In this historically robust development cycle, too many buildings have gone up that detract from Atlanta’s ambitions of walkability and connectedness.
It’s imperative that Atlantans urge developers to think about the legacy their projects will leave here. For decades and decades. Be good stewards. That means better design that extends beyond the building; the impact of a new structure doesn’t stop at the property line.
And that means encouraging active streets through the incorporation of not only retail, but office space and residences along sidewalks. It means building density near transit stations. It means caring about the quality of materials and design choices that will stay with a building long after a speculative developer has sold it.

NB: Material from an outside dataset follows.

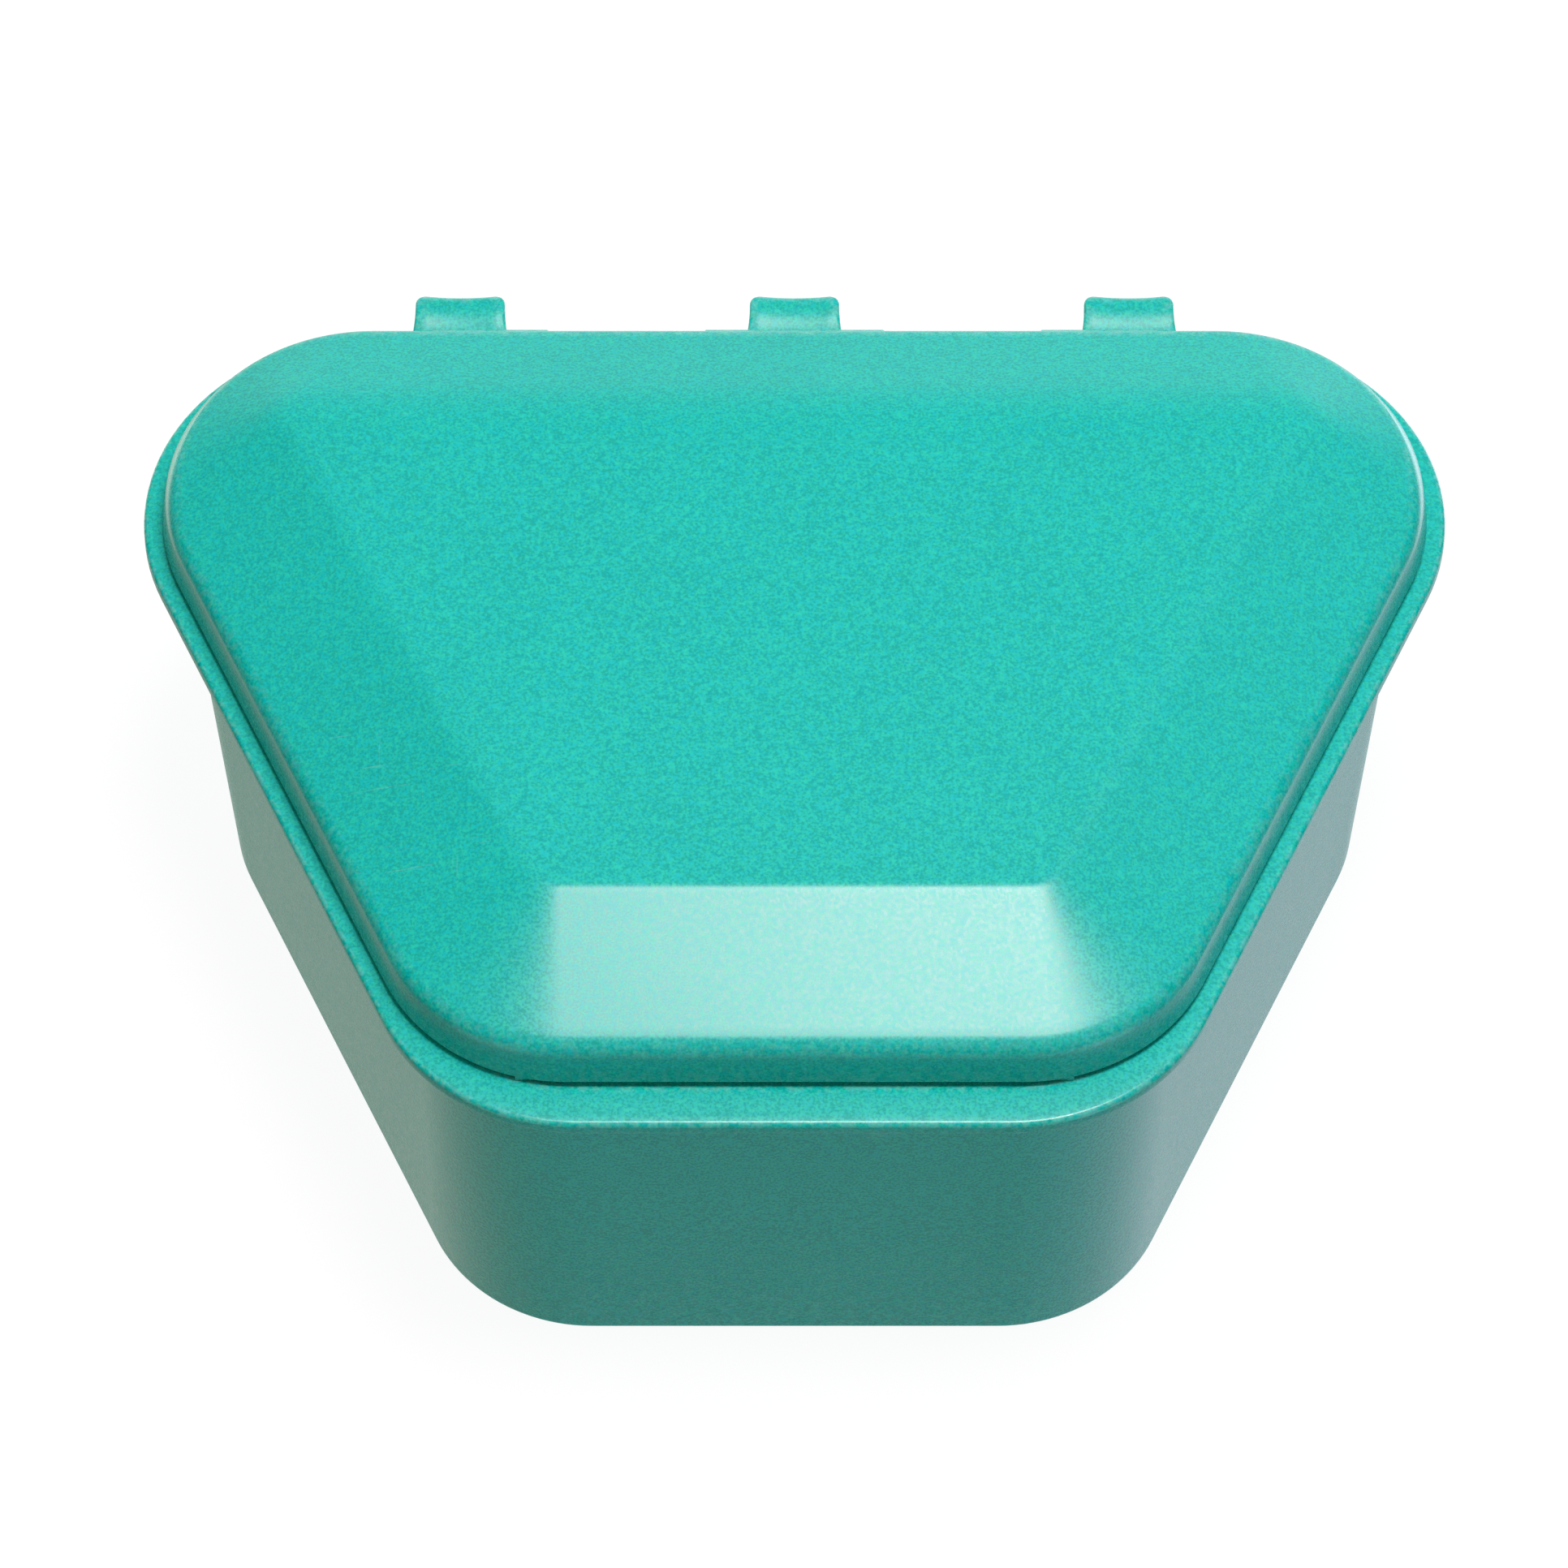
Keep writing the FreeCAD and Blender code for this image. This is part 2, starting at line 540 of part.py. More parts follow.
def make_baffle(doc):
    """The slide-in baffle: a plate on two legs, open at the bottom for the feed."""
    body = make_body(doc, "feed_baffle")
    y = "(Sizes.baffle_place - Sizes.baffle_thick / 2)"
    top_half = "(%s + %s * %s - Sizes.slide_play)" % (WALL_X, y, SLANT)
    foot_half = "(%s - Sizes.wall_draft / cos(Sizes.flank_angle * 1 deg))" % top_half
    leg_half = "(%s - Sizes.baffle_leg)" % foot_half
    foot_z = "Sizes.floor_thick"
    gap_z = "Sizes.floor_thick + Sizes.baffle_gap"
    top_z = "Sizes.rim_height - Sizes.baffle_below_rim"
    points = [("-" + foot_half, foot_z), ("-" + leg_half, foot_z), ("-" + leg_half, gap_z),
              (leg_half, gap_z), (leg_half, foot_z), (foot_half, foot_z),
              (top_half, top_z), ("-" + top_half, top_z)]
    # the XZ plane's normal points to the front, so the offset is minus the rear face's Y
    shape = polygon_sketch(body, "plate_shape", "XZ_Plane", "-" + y + " - Sizes.baffle_thick", points)
    plate = raise_pad(body, "plate", shape, "Sizes.baffle_thick")
    gap_top = worth(gap_z)

    def gap_corner(edge):
        return runs_along(edge, ALONG_Y) and abs(edge.Vertexes[0].Point.z - gap_top) < NEAR

    round_edges(body, "gap_corners", plate, "Sizes.baffle_round", gap_corner)
    return body


def check(doc, parts):
    """Stop if any object failed or any sub-part isn't one sound solid."""
    for item in doc.Objects:
        if "Invalid" in item.State or "Error" in item.State:
            raise RuntimeError("%s failed: %s" % (item.Name, item.State))
    for part in parts:
        if part.Shape.isNull() or not part.Shape.isValid() or len(part.Shape.Solids) != 1:
            raise RuntimeError("%s isn't one sound solid" % part.Label)
        box = part.Shape.BoundBox
        print("%-12s volume %9.1f mm3  x %7.2f..%7.2f  y %7.2f..%7.2f  z %7.2f..%7.2f" % (
            part.Label, part.Shape.Volume, box.XMin, box.XMax, box.YMin, box.YMax, box.ZMin, box.ZMax))


def main():
    doc = FreeCAD.newDocument("feed_hopper")
    make_sheet(doc)
    parts = [make_trough(doc), make_lid(doc), make_rod(doc), make_baffle(doc)]
    doc.recompute()
    check(doc, parts)
    os.makedirs("parts", exist_ok=True)
    for part in parts:
        part.Shape.exportStep("parts/%s.step" % part.Label)


if __name__ == "__main__":
    main()
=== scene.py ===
import math

import bmesh
import bpy
from bpy.props import FloatProperty, FloatVectorProperty, IntProperty, PointerProperty
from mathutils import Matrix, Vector


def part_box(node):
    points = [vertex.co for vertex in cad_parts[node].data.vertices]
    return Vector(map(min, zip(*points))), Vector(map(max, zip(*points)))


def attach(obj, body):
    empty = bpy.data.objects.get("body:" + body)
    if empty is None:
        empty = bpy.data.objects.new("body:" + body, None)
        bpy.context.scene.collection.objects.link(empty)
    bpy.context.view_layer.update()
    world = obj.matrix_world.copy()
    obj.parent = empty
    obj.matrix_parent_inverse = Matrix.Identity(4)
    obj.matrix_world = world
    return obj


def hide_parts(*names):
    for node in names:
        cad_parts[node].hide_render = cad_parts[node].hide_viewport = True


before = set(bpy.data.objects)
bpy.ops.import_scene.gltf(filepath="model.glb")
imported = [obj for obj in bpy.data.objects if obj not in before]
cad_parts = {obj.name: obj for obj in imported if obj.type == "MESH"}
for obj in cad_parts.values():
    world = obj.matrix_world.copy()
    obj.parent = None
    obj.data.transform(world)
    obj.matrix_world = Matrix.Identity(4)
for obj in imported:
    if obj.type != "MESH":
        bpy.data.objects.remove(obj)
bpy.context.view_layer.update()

# The finished look of a covered feed hopper that hangs on cage wire. The trough, its hooks
# and hinge lugs, the hipped lid with its knuckles and the slide-in baffle are moulded in a
# satin teal plastic. The hinge rod is zinc-plated wire. Front is -Y, and lengths are metres.

bl_info = {
    "name": "Feed Hopper",
    "version": (1, 0, 0),
    "blender": (4, 5, 0),
    "location": "3D View > Sidebar > Hopper",
    "description": "Builds the moulded pieces of a hanging feed hopper and a studio for it",
    "category": "Object",
}

MM = 0.001
TROUGH_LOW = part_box("trough")[0]
ROD_LOW, ROD_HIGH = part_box("hinge_rod")
BAFFLE_LOW, BAFFLE_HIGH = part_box("feed_baffle")


def length(name, millimetres, text=""):
    """A length property whose default is given in millimetres."""
    return FloatProperty(name=name, description=text, default=millimetres * MM, precision=5,
                         subtype="DISTANCE", unit="LENGTH")


def share(name, value, text=""):
    """A factor property from 0 to 1."""
    return FloatProperty(name=name, description=text, default=value, min=0, max=1, subtype="FACTOR")


def amount(name, value, text=""):
    """A plain number property."""
    return FloatProperty(name=name, description=text, default=value, precision=3)


def angle(name, degrees, text=""):
    """An angle property whose default is given in degrees."""
    return FloatProperty(name=name, description=text, default=math.radians(degrees),
                         subtype="ANGLE", unit="ROTATION")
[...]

Not every building has to be an architectural masterpiece. But as the city’s planning lead Tim Keane says, we must focus on the “meat and potatoes” buildings that make up most of what is constructed. Good design is not slapping a 10-story mural on a blank wall and calling it architecture.
The first step toward encouraging good design is understanding the impact it can have.
Through advocacy by groups such as Historic Atlanta and the Georgia Trust, and educational programs such as Open House Atlanta and Phoenix Flies, Atlantans can gain more knowledge about their city—our city.
And through knowledge comes pride.
As city leaders such as Keane and Mayor Keisha Lance Bottoms work with key organizations, including Midtown Alliance and Central Atlanta Progress, Atlanta can begin to craft policy that reinforces good design.
And with developers who care about their work-product—and are held accountable for the impact their projects will have in the longterm—better results are far more likely
Ultimately, Atlanta is on a great track, but it will take the public’s continued interest and advocacy to maintain the positive momentum. I look forward to returning to see the changes.
It’s been a pleasure and privilege to cover development and other aspects of the built environment in Atlanta, and I’ll miss the city while I’m away. Although, with friends and family here, the city will always remain a home—regardless of what the coming years bring.